Anderson (like Rizal) perhaps makes too much of ethno-racial parallels with Latin America. True, there were ‘peninsulares’ and ‘filipinos’ – people of ‘pure’ Spanish descent born in the Philippines – but the latter were few compared with their Latin American counterparts. There was never a movement of ‘white filipinos’ to secede from Spain. Also unlike most of Latin America, the Philippines was ruled during much of its colonial history through the viceroy in Mexico rather than directly by Spain. Such esoteric distinctions, in any case, were lost on the vaster native population. This is shown by the fact that, as Anderson has noted, by the time Mabini was writing, a mere two years after Rizal’s execution, the ‘old meaning [of “filipino"] had vanished’.

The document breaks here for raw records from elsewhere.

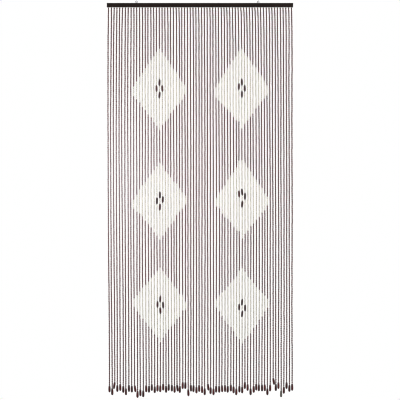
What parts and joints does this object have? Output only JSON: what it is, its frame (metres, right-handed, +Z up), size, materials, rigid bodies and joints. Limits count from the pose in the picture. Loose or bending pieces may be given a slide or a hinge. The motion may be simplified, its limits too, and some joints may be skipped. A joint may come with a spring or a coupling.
{
  "type": "bead curtain with bar",
  "caption": "Door curtain of threaded wooden beads with cream diamonds on dark brown, hanging from a slim dark wood bar with two screw eyes.",
  "frame": {"origin": "middle of the bar's top edge, between the screw eyes", "axes": "+Z up, along the hanging strings; +X along the bar; +Y out of the bar's back, so the front faces -Y"},
  "size_m": [0.9, 0.012, 1.9192],
  "materials": {
    "dark_wood": "near-black stained wood, satin",
    "zinc_wire": "zinc plated, satin",
    "brown_beads": "reddish dark brown stained wood, satin lacquer",
    "cream_beads": "bleached cream wood, satin lacquer",
    "thread": "twisted brown thread, matt"
  },
  "bodies": {
    "root": {"bar": "dark_wood", "screw_eye_1": "zinc_wire", "screw_eye_2": "zinc_wire", "bead_strings": "brown_beads"}
  },
  "joints": []
}
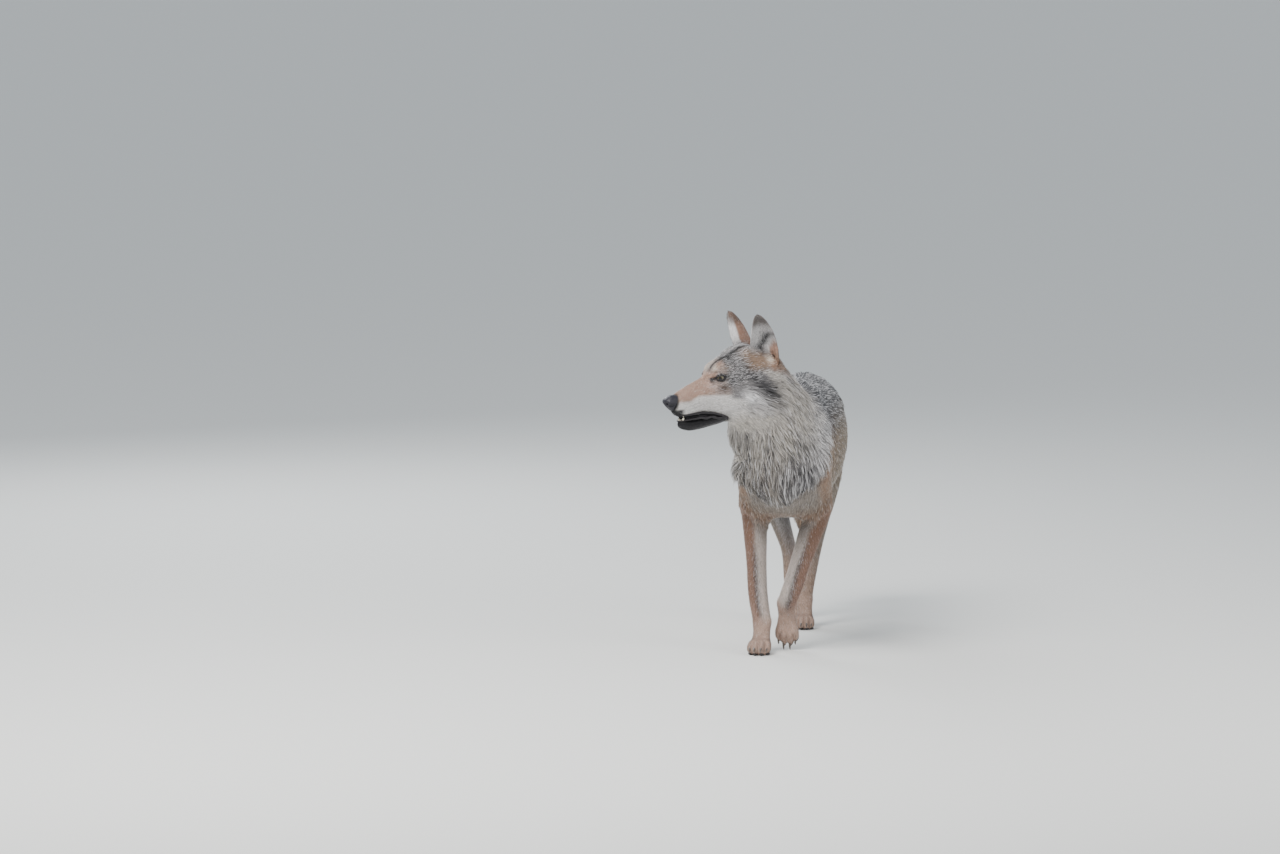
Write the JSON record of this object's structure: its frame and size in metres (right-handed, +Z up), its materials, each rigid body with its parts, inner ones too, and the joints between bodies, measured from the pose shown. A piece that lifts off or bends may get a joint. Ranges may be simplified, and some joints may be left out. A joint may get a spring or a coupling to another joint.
{
  "type": "wolf",
  "caption": "Life-size grey wolf in mid-walk, body facing forward, head turned to its right with the mouth slightly open, ears pricked, tail hanging, one forefoot just touching down.",
  "frame": {"origin": "on the ground, at the middle of the animal's bounding box", "axes": "+Z up; the body faces -Y and the wolf's left side is +X; the head is turned towards -X"},
  "size_m": [0.3856, 1.074, 0.8251],
  "materials": {
    "fur": "grizzled grey-brown coat",
    "pale_fur": "short pale coat",
    "rust_fur": "short rust-brown coat",
    "nose_skin": "moist black skin",
    "eye": "wet amber eye",
    "claw": "dark horn"
  },
  "bodies": {
    "root": {"trunk": "fur", "neck": "fur", "tail": "fur", "head": "fur", "nose": "nose_skin", "lower_jaw": "pale_fur", "eye_left": "eye", "ear_left": "rust_fur", "eye_right": "eye", "ear_right": "rust_fur", "foreleg_left": "rust_fur", "forepaw_left": "pale_fur", "claw_fore_left_1": "claw", "claw_fore_left_2": "claw", "claw_fore_left_3": "claw", "claw_fore_left_4": "claw", "foreleg_right": "rust_fur", "forepaw_right": "pale_fur", "claw_fore_right_1": "claw", "claw_fore_right_2": "claw", "claw_fore_right_3": "claw", "claw_fore_right_4": "claw", "hindleg_left": "rust_fur", "hindpaw_left": "pale_fur", "claw_hind_left_1": "claw", "claw_hind_left_2": "claw", "claw_hind_left_3": "claw", "claw_hind_left_4": "claw", "hindleg_right": "rust_fur", "hindpaw_right": "pale_fur", "claw_hind_right_1": "claw", "claw_hind_right_2": "claw", "claw_hind_right_3": "claw", "claw_hind_right_4": "claw"}
  },
  "joints": []
}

It is interesting to note that although the term ‘mestizo’ has practically the same meaning in the Philippines and Latin America, it denotes someone with part Indian ‘blood’ in the latter, and someone with part Spanish (or Chinese) blood in the former. The definitions are identical but the perspectives are not. The culture of the Philippines is a blend, whereas the Latin American establishment remains Spanish with its native population marginalised.